The incident with Dana take place right by the Tree of Life. If he had been glancing out the window, H should have been able to see it.

The more I think about this game the more I think that H is not the "innocent" I'm-just-trying-to-survive type that he pretends to be. I think this is all quite carefully planned, with a bit of ruthless ad-libbing when opportunities present themselves like taking out Hugo with the Wagner puppet. H's personality in the D and E endings in the lab is closer to his true character than the way he presents himself initially to Eike in the crossroads scene at the beginning of the game.

I think H knows there are risks to the game he is playing, and he has been surprised to realize that he can't predict every twist and turn in the game (he says not even HE fully understands the power of fate) but the reward is worth the gamble -- especially as Eike does not at first seem to be much of an opponent.

Becky
09-30-2003, 04:39 AM
MysterD -- I think H HAS to know that Wagner is Eike. I used to think that H couldn't know this, because the baby switch (which is exhausting and extremely tricky -- it really messes with Fate) only made sense if H REALLY thought that Dana was Eike's ancestress, so putting Margarete there protected Eike. In fact, if Dana was Eike's ancestress, pulling her out of the correct time and away from her fated husband would have caused Eike never to have been born.

So the baby switch must have occurred for some other reason.

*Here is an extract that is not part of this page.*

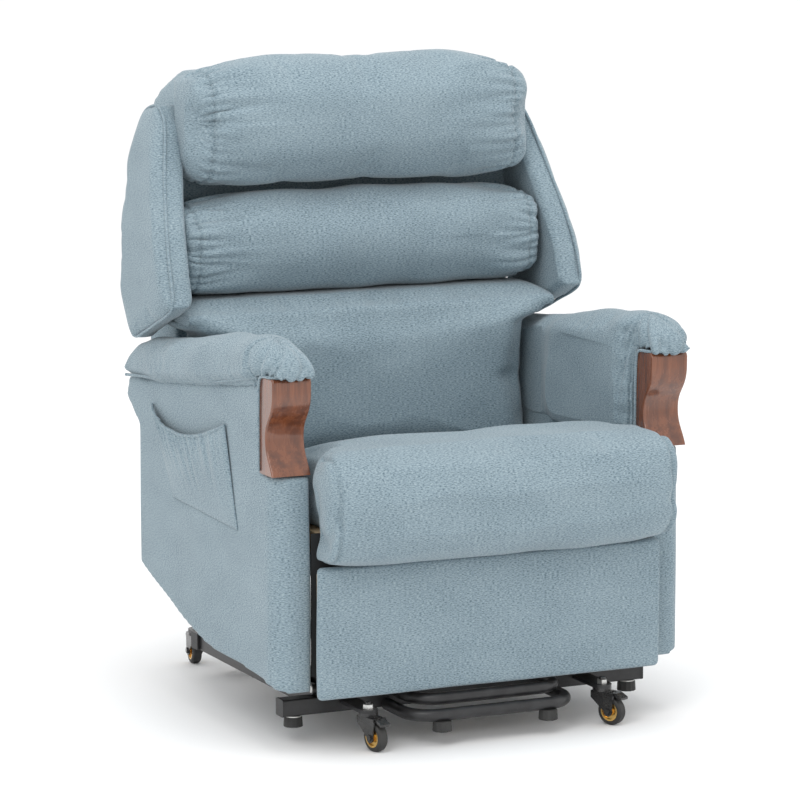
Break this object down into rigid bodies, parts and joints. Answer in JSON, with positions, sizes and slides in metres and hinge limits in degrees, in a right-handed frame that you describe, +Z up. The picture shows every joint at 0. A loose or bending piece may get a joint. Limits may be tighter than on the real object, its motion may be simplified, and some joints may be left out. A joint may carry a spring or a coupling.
{
  "type": "lift recliner chair",
  "caption": "Upholstered powered recliner on a castor base that lifts and tilts, with wings, pillow back, wood arm facings, side pocket and folding leg rest.",
  "frame": {"origin": "middle of the chair's overall footprint, on the floor under the castors", "axes": "+Z up; the chair faces -Y, so +Y points to its back; +X is to the left of a person sitting in it"},
  "size_m": [0.84, 0.88, 1.165],
  "materials": {
    "frame": "satin black powder coat",
    "black_plastic": "fine grained moulding",
    "foot_rubber": "moulded foot",
    "zinc": "bright zinc plate",
    "castor_steel": "gloss black",
    "tyre": "smooth castor tyre",
    "brass": "golden plated hub",
    "upholstery": "blue-grey melange chenille",
    "facing_wood": "glossy mahogany stain",
    "inner_wood": "raw plywood",
    "spring_steel": "drawn spring wire"
  },
  "bodies": {
    "base": {"front_crossbar": "frame", "rear_crossbar": "frame", "base_rails": "frame", "bar_end_caps": "black_plastic", "levelling_feet": "foot_rubber", "floor_hoop": "frame", "castor_brackets": "frame", "castor_stem_nuts": "zinc", "lift_uprights": "frame", "lift_pivot_pins": "zinc", "lift_motor": "black_plastic"},
    "castor_front_left": {"castor_fork_front_left": "castor_steel"},
    "wheel_front_left": {"castor_tyre_front_left": "tyre", "castor_hub_front_left": "brass"},
    "pedal_front_left": {"castor_pedal_front_left": "castor_steel"},
    "castor_front_right": {"castor_fork_front_right": "castor_steel"},
    "wheel_front_right": {"castor_tyre_front_right": "tyre", "castor_hub_front_right": "brass"},
    "pedal_front_right": {"castor_pedal_front_right": "castor_steel"},
    "castor_rear_left": {"castor_fork_rear_left": "castor_steel"},
    "wheel_rear_left": {"castor_tyre_rear_left": "tyre", "castor_hub_rear_left": "brass"},
    "pedal_rear_left": {"castor_pedal_rear_left": "castor_steel"},
    "castor_rear_right": {"castor_fork_rear_right": "castor_steel"},
    "wheel_rear_right": {"castor_tyre_rear_right": "tyre", "castor_hub_rear_right": "brass"},
    "pedal_rear_right": {"castor_pedal_rear_right": "castor_steel"},
    "lift_arms": {"lift_arms": "frame"},
    "lift_links": {"lift_links": "frame"},
    "lift_rod": {"lift_rod": "zinc"},
    "chassis": {"chassis_frame": "frame", "lift_hoop": "frame", "rear_panel": "upholstery", "control_box": "black_plastic", "seat_frame": "inner_wood", "seat_springs": "spring_steel", "seat_cushion": "upholstery", "arm_panel_left": "upholstery", "arm_panel_right": "upholstery", "arm_pad_left": "upholstery", "arm_pad_right": "upholstery", "knuckle_left": "facing_wood", "knuckle_right": "facing_wood", "side_pocket": "upholstery", "recline_motor": "black_plastic", "leg_rest_motor": "black_plastic"},
    "backrest": {"back_brackets": "frame", "back_shell": "upholstery", "back_cushion": "upholstery", "lumbar_pillow": "upholstery", "head_pillow": "upholstery", "wing_left": "upholstery", "wing_right": "upholstery"},
    "recline_rod": {"recline_rod": "zinc"},
    "leg_rest_rod": {"leg_rest_rod": "zinc"},
    "leg_rear_links": {"leg_rear_links": "frame"},
    "leg_guide_links": {"leg_guide_links": "frame"},
    "leg_front_links": {"leg_front_links": "frame"},
    "leg_rest": {"leg_rest_panel": "inner_wood", "leg_rest_cushion": "upholstery"}
  },
  "joints": [
    {"name": "swivel_front_left", "type": "hinge", "parent": "base", "child": "castor_front_left", "pos_m": [-0.228, -0.34, 0.065], "axis": [0, 0, 1], "continuous": true},
    {"name": "roll_front_left", "type": "hinge", "parent": "castor_front_left", "child": "wheel_front_left", "pos_m": [-0.22343, -0.36152, 0.025], "axis": [0.9781, 0.2079, 0], "continuous": true},
    {"name": "brake_front_left", "type": "hinge", "parent": "castor_front_left", "child": "pedal_front_left", "pos_m": [-0.22239, -0.36641, 0.056], "axis": [0.9781, 0.2079, 0], "range_deg": [0, 12]},
    {"name": "swivel_front_right", "type": "hinge", "parent": "base", "child": "castor_front_right", "pos_m": [0.228, -0.34, 0.065], "axis": [0, 0, 1], "continuous": true},
    {"name": "roll_front_right", "type": "hinge", "parent": "castor_front_right", "child": "wheel_front_right", "pos_m": [0.23764, -0.35977, 0.025], "axis": [0.8988, 0.4384, 0], "continuous": true},
    {"name": "brake_front_right", "type": "hinge", "parent": "castor_front_right", "child": "pedal_front_right", "pos_m": [0.23984, -0.36427, 0.056], "axis": [0.8988, 0.4384, 0], "range_deg": [0, 12]},
    {"name": "swivel_rear_left", "type": "hinge", "parent": "base", "child": "castor_rear_left", "pos_m": [-0.25, 0.3885, 0.065], "axis": [0, 0, 1], "continuous": true},
    {"name": "roll_rear_left", "type": "hinge", "parent": "castor_rear_left", "child": "wheel_rear_left", "pos_m": [-0.24694, 0.41029, 0.025], "axis": [-0.9903, 0.1392, 0], "continuous": true},
    {"name": "brake_rear_left", "type": "hinge", "parent": "castor_rear_left", "child": "pedal_rear_left", "pos_m": [-0.24624, 0.41524, 0.056], "axis": [-0.9903, 0.1392, 0], "range_deg": [0, 12]},
    {"name": "swivel_rear_right", "type": "hinge", "parent": "base", "child": "castor_rear_right", "pos_m": [0.25, 0.3885, 0.065], "axis": [0, 0, 1], "continuous": true},
    {"name": "roll_rear_right", "type": "hinge", "parent": "castor_rear_right", "child": "wheel_rear_right", "pos_m": [0.24694, 0.41029, 0.025], "axis": [-0.9903, -0.1392, 0], "continuous": true},
    {"name": "brake_rear_right", "type": "hinge", "parent": "castor_rear_right", "child": "pedal_rear_right", "pos_m": [0.24624, 0.41524, 0.056], "axis": [-0.9903, -0.1392, 0], "range_deg": [0, 12]},
    {"name": "lift", "type": "hinge", "parent": "base", "child": "lift_arms", "pos_m": [0, -0.19, 0.103], "axis": [1, 0, 0], "range_deg": [0, 58]},
    {"name": "lift_tilt", "type": "hinge", "parent": "lift_arms", "child": "chassis", "pos_m": [0, 0.165, 0.119], "axis": [1, 0, 0], "range_deg": [-34.01, 0]},
    {"name": "lift_link_swing", "type": "hinge", "parent": "base", "child": "lift_links", "pos_m": [0, -0.244, 0.091], "axis": [1, 0, 0], "range_deg": [0, 64.51]},
    {"name": "lift_rod_slide", "type": "slide", "parent": "base", "child": "lift_rod", "axis": [0, -1, 0], "range_m": [0, 0.07761]},
    {"name": "recline", "type": "hinge", "parent": "chassis", "child": "backrest", "pos_m": [0, 0.215, 0.42], "axis": [-1, 0, 0], "range_deg": [0, 38]},
    {"name": "recline_rod_slide", "type": "slide", "parent": "chassis", "child": "recline_rod", "axis": [0, -1, 0], "range_m": [0, 0.06189]},
    {"name": "leg_rest_open", "type": "hinge", "parent": "chassis", "child": "leg_rear_links", "pos_m": [0, -0.23, 0.282], "axis": [-1, 0, 0], "range_deg": [0, 100]},
    {"name": "leg_guide_swing", "type": "hinge", "parent": "chassis", "child": "leg_guide_links", "pos_m": [0, -0.262, 0.298], "axis": [-1, 0, 0], "range_deg": [0, 100]},
    {"name": "leg_knee", "type": "hinge", "parent": "leg_rear_links", "child": "leg_front_links", "pos_m": [0, -0.187, 0.131], "axis": [1, 0, 0], "range_deg": [0, 100]},
    {"name": "leg_rest_turn", "type": "hinge", "parent": "leg_front_links", "child": "leg_rest", "pos_m": [0, -0.33, 0.29], "axis": [-1, 0, 0], "range_deg": [0, 90]},
    {"name": "leg_rest_rod_slide", "type": "slide", "parent": "chassis", "child": "leg_rest_rod", "axis": [0, -1, 0], "range_m": [0, 0.06898]}
  ],
  "couplings": [
    {"joint": "lift_tilt", "follows": "lift", "ratio": -0.58621},
    {"joint": "lift_link_swing", "follows": "lift", "ratio": 1.1121},
    {"joint": "lift_rod_slide", "follows": "lift", "m_per_rad": 0.076628},
    {"joint": "recline_rod_slide", "follows": "recline", "m_per_rad": 0.093268},
    {"joint": "leg_guide_swing", "follows": "leg_rest_open", "ratio": 1},
    {"joint": "leg_knee", "follows": "leg_rest_open", "ratio": 1},
    {"joint": "leg_rest_turn", "follows": "leg_rest_open", "ratio": 0.9},
    {"joint": "leg_rest_rod_slide", "follows": "leg_rest_open", "m_per_rad": 0.039502}
  ]
}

It's most likely (I think at the moment) to have something to do with Dana's ability to procure and hold onto the stone. H didn't want Dana finding it at the fated time in the past (Wagner would have used it to cure Helena) but he did want her finding it in the future when a de-stoned Eike was much less of a threat to H (H could bring Eike into the crossroads without worrying that Eike would remember the stone in his pocket and casually toss it to H).

Also -- we learn that Wagner becomes Eike by watching a flashback presented by H. Could H show Eike the flashback and not himself understand what was happening in it?

MysterD
09-30-2003, 07:42 AM
I think H can monitor anything that's said while Eike uses the digipad. He gives Eike advice about what Eike's done wrong even though Eike hasn't described what he's been doing. And H seems able to magically show up in various places where Eike happens to be. Also, at one point the Fortune Teller tells Eike not to describe his plans in case H is listening.

The incident with Dana take place right by the Tree of Life. If he had been glancing out the window, H should have been able to see it.

That makes sense since....

In one of the endings, I recall Eike dropping the Digipad and that was the end of H. The digipad is a part of H.

The more I think about this game the more I think that H is not the "innocent" I'm-just-trying-to-survive type that he pretends to be. I think this is all quite carefully planned, with a bit of ruthless ad-libbing when opportunities present themselves like taking out Hugo with the Wagner puppet. H's personality in the D and E endings in the lab is closer to his true character than the way he presents himself initially to Eike in the crossroads scene at the beginning of the game.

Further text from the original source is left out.